Data excerpt:
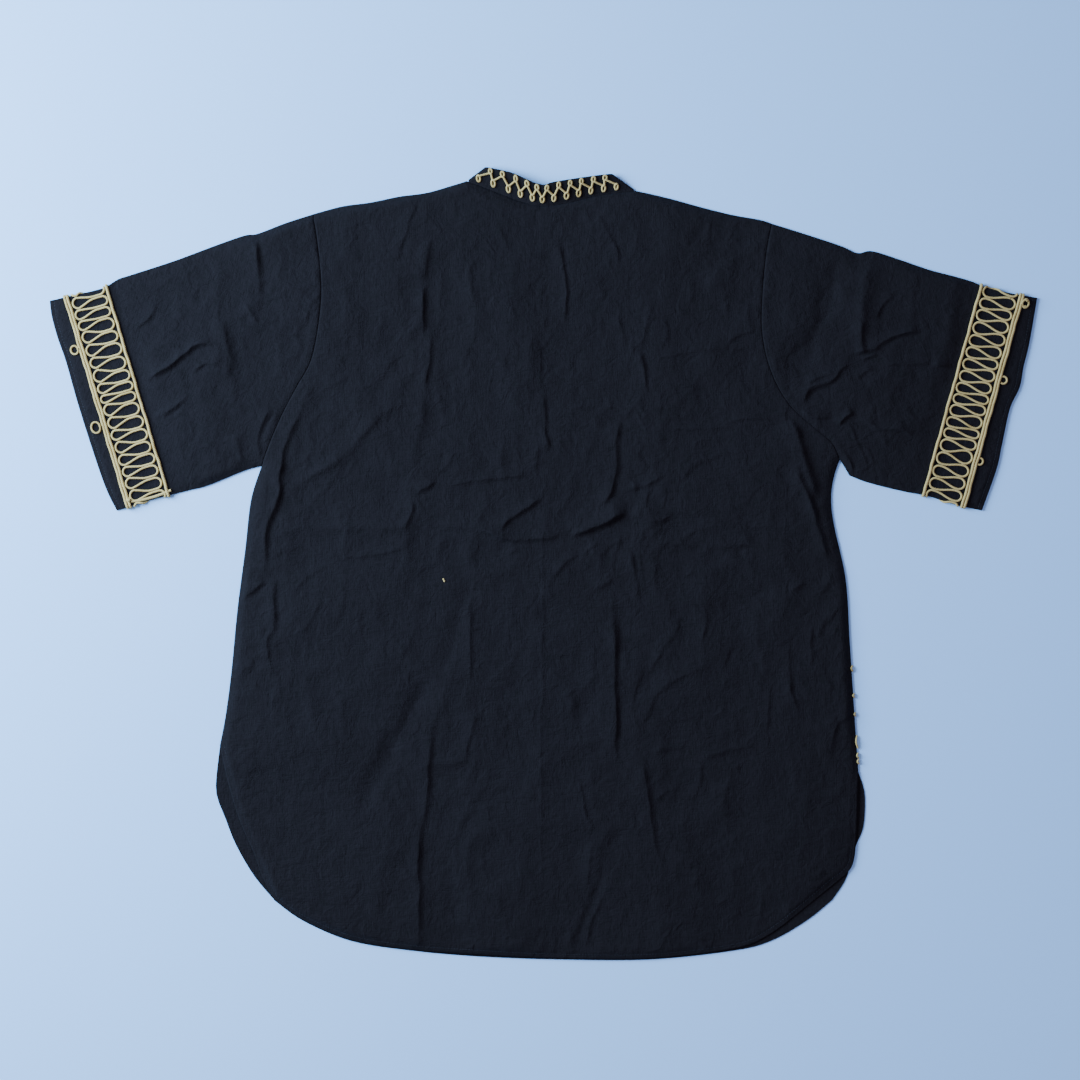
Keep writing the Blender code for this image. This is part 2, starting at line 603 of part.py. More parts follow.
def make_band(band):
    """The couched cords of one cuff."""
    length = math.dist(band.start, band.end)
    up = (0, 0, 1)
    for kind, centre, profile in (
            ("outer", RAIL_OUTER / 2, double_profile(RAIL_OUTER, CORD_HEIGHT)),
            ("inner", BAND_WIDTH - RAIL_INNER / 2, single_profile(RAIL_INNER, CORD_HEIGHT))):
        places = [band_place(band, along, centre) for along in (BAND_INSET, length - BAND_INSET)]
        cord("cuff_rail_%s_%s" % (kind, band.side), places, [up, up], profile)

    room = BAND_WIDTH - RAIL_OUTER - RAIL_INNER - 2 * GAP - CORD_WIDTH
    centre = RAIL_OUTER + GAP + CORD_WIDTH / 2 + room / 2
    period = (length - 2 * BAND_INSET - CORD_WIDTH) / MEANDER_PERIODS
    places = []
    for step in range(MEANDER_PERIODS * MEANDER_STEPS + 1):
        turn = 2 * math.pi * step / MEANDER_STEPS
        along = BAND_INSET + CORD_WIDTH / 2 + period * (
            turn / (2 * math.pi) + MEANDER_SWAY * math.sin(2 * turn))
        places.append(band_place(band, along, centre - room / 2 * math.cos(turn)))
    cord("cuff_meander_" + band.side, places, [up] * len(places), single_profile(CORD_WIDTH, CORD_HEIGHT))

    for number, loop in enumerate(band.loops, 1):
        centre = loop.reach - LOOP_CORD / 2 - loop.radius
        clear = LOOP_CORD / 2 + GAP
        ring = centre - loop.radius >= clear
        sweep = math.pi if ring else math.acos((clear - centre) / loop.radius)
        places = []
        for step in range(LOOP_STEPS + (0 if ring else 1)):
            turn = sweep * (2 * step / LOOP_STEPS - 1)
            outward = centre + loop.radius * math.cos(turn)
            places.append(band_place(band, loop.along + loop.radius * math.sin(turn), -outward))
        cord("cuff_loop_%s_%d" % (band.side, number), places, [up] * len(places),
             single_profile(LOOP_CORD, CORD_HEIGHT), closed=ring)


def collar_surface(along, share):
    """Point and normal of the collar's back half, by shares along it and up it."""
    def place(a, s):
        back = collar_ring(s)[0]
        count = len(back) - 1
        cell = min(int(a * count), count - 1)
        x, y = between(back[cell], back[cell + 1], a * count - cell)
        low = collar_top(s, cell / count)
        high = collar_top(s, (cell + 1) / count)
        return Vector((x, y, low + (high - low) * (a * count - cell)))

    step = 0.01
    here = place(along, share)
    across = place(min(along + step, 1.0), share) - place(max(along - step, 0.0), share)
    upward = place(along, min(share + step, 1.0)) - place(along, max(share - step, 0.0))
    return here, across.cross(upward).normalized()


def make_collar_cord():
    """A zigzag of fine cord round the back of the collar, with an eye at each turn."""
    length = sum(math.dist(a, b) for a, b in zip(neck_back, neck_back[1:]))
    spacing = (COLLAR_CORD_END - COLLAR_CORD_START) / (COLLAR_TURNS - 1)
    sweep = math.pi * (1 - EYE_OPEN)
    places = []
    normals = []
    for turn in range(COLLAR_TURNS):
        upper = turn % 2 == 1
        centre_along = COLLAR_CORD_START + turn * spacing
        centre_share = COLLAR_CORD_HIGH if upper else COLLAR_CORD_LOW
        for step in range(EYE_STEPS):
            angle = sweep * (2 * step / (EYE_STEPS - 1) - 1)
            across = EYE_RADIUS * math.sin(angle)
            up = EYE_RADIUS * math.cos(angle) * (1 if upper else -1)
            place, normal = collar_surface(centre_along + across / length, centre_share + up / COLLAR_BAND)
            places.append(tuple(place))
            normals.append(tuple(normal))
    cord("collar_cord", places, normals, single_profile(COLLAR_CORD_WIDTH, COLLAR_CORD_HEIGHT))


# ---- the shirt ----

for old in list(bpy.data.objects):
    bpy.data.objects.remove(old)
shirt = bpy.data.collections.new("dashiki_shirt")
bpy.context.scene.collection.children.link(shirt)

make_front()
make_back()
make_sleeve("left", seam_left, sleeve_top_left, armhole_left, [], cuff_left)
make_sleeve("right", seam_right, sleeve_top_right, armhole_right, [UNDERARM_RIGHT], cuff_right)
make_collar()
for cuff_band in BANDS:
    make_band(cuff_band)
make_collar_cord()
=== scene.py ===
"""Dashiki shirt in black cotton with couched cream cord, laid flat with its back up.

Sizes are millimetres in the shirt's own frame and become metres where a mesh is made:
X runs across the shirt, Y from hem to neck, Z up, with the surface it lies on at zero.
"""
import math
from collections import namedtuple

import bmesh
import bpy
import numpy as np
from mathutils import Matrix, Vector
from mathutils.geometry import delaunay_2d_cdt


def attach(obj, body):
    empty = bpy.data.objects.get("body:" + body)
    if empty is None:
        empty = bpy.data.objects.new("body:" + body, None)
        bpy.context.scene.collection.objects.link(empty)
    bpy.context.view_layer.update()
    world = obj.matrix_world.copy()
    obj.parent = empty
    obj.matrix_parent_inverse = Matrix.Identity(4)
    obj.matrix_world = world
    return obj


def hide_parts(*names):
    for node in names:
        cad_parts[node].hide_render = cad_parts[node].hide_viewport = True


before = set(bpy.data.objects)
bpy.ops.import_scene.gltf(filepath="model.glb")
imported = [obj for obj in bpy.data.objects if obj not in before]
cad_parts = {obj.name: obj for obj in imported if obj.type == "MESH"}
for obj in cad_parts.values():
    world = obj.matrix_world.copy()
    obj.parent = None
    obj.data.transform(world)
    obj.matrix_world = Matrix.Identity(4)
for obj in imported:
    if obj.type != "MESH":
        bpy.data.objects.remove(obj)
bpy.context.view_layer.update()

MM = 0.001

# ---- cloth, mm ----
CLOTH = 0.6              # thickness of the cotton
COLLAR_CLOTH = 1.0       # the collar: two layers and a stiffener
LAYER_GAP = 0.3          # least gap between the two layers
TOUCH = 0.04             # hair gap between sewn pieces
UPPER_BASE = 3.1         # top of the upper layer where it lies flat inside the outline
EDGE_TOP = 1.9           # and at the outline itself, where it meets the lower layer
EDGE_ROLL = 8.0          # distance over which it comes up from the one to the other
EDGE_FADE = 10.0         # folds die away this near the outline
EDGE_CRUMPLE = 0.12      # share of the crumple that is left there
PUFF = 2.0               # how far the upper layer stands off the lower one inside
PUFF_REACH = 26.0
DEEPEST = 0.7            # troughs go no deeper than this below the flat cloth
CUFF_FLAT = 68.0         # the embroidered end of a sleeve lies flat for this length
CUFF_RAMP = 20.0
CUFF_CRUMPLE = 0.3       # share of the crumple that is left on it
SEAM_DIP = 0.4           # a seam's groove
SEAM_REACH = 2.0
SEAM_PAD = 0.3           # the turnings under it, beside the groove
SEAM_PAD_OUT = 5.5
SEAM_PAD_REACH = 3.0
SEAM_STEP = 0.5          # the side towards the wearer's left lies this much higher, dying away
SEAM_STEP_RAMP = 3.0
SEAM_STEP_REACH = 10.0
SEWN_DROP = 0.55         # the back comes down by this to meet the front where they are sewn
SEWN_REACH = 3.0
HEM = 4.6                # width of the turned hem
HEM_GROOVE = 0.3         # depth and reach of its stitched groove
HEM_GROOVE_REACH = 1.5
SLIT_X = 5.0             # the front's neck slit
SLIT_BOTTOM = 155.0
SLIT_WIDTH = 1.0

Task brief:
Repeat exactly, and only, the lines from the one containing "# ---- the shirt" through the one containing "bpy.data.objects.remove(obj)", both included.

Task output:
# ---- the shirt ----

for old in list(bpy.data.objects):
    bpy.data.objects.remove(old)
shirt = bpy.data.collections.new("dashiki_shirt")
bpy.context.scene.collection.children.link(shirt)

make_front()
make_back()
make_sleeve("left", seam_left, sleeve_top_left, armhole_left, [], cuff_left)
make_sleeve("right", seam_right, sleeve_top_right, armhole_right, [UNDERARM_RIGHT], cuff_right)
make_collar()
for cuff_band in BANDS:
    make_band(cuff_band)
make_collar_cord()
=== scene.py ===
"""Dashiki shirt in black cotton with couched cream cord, laid flat with its back up.

Sizes are millimetres in the shirt's own frame and become metres where a mesh is made:
X runs across the shirt, Y from hem to neck, Z up, with the surface it lies on at zero.
"""
import math
from collections import namedtuple

import bmesh
import bpy
import numpy as np
from mathutils import Matrix, Vector
from mathutils.geometry import delaunay_2d_cdt


def attach(obj, body):
    empty = bpy.data.objects.get("body:" + body)
    if empty is None:
        empty = bpy.data.objects.new("body:" + body, None)
        bpy.context.scene.collection.objects.link(empty)
    bpy.context.view_layer.update()
    world = obj.matrix_world.copy()
    obj.parent = empty
    obj.matrix_parent_inverse = Matrix.Identity(4)
    obj.matrix_world = world
    return obj


def hide_parts(*names):
    for node in names:
        cad_parts[node].hide_render = cad_parts[node].hide_viewport = True


before = set(bpy.data.objects)
bpy.ops.import_scene.gltf(filepath="model.glb")
imported = [obj for obj in bpy.data.objects if obj not in before]
cad_parts = {obj.name: obj for obj in imported if obj.type == "MESH"}
for obj in cad_parts.values():
    world = obj.matrix_world.copy()
    obj.parent = None
    obj.data.transform(world)
    obj.matrix_world = Matrix.Identity(4)
for obj in imported:
    if obj.type != "MESH":
        bpy.data.objects.remove(obj)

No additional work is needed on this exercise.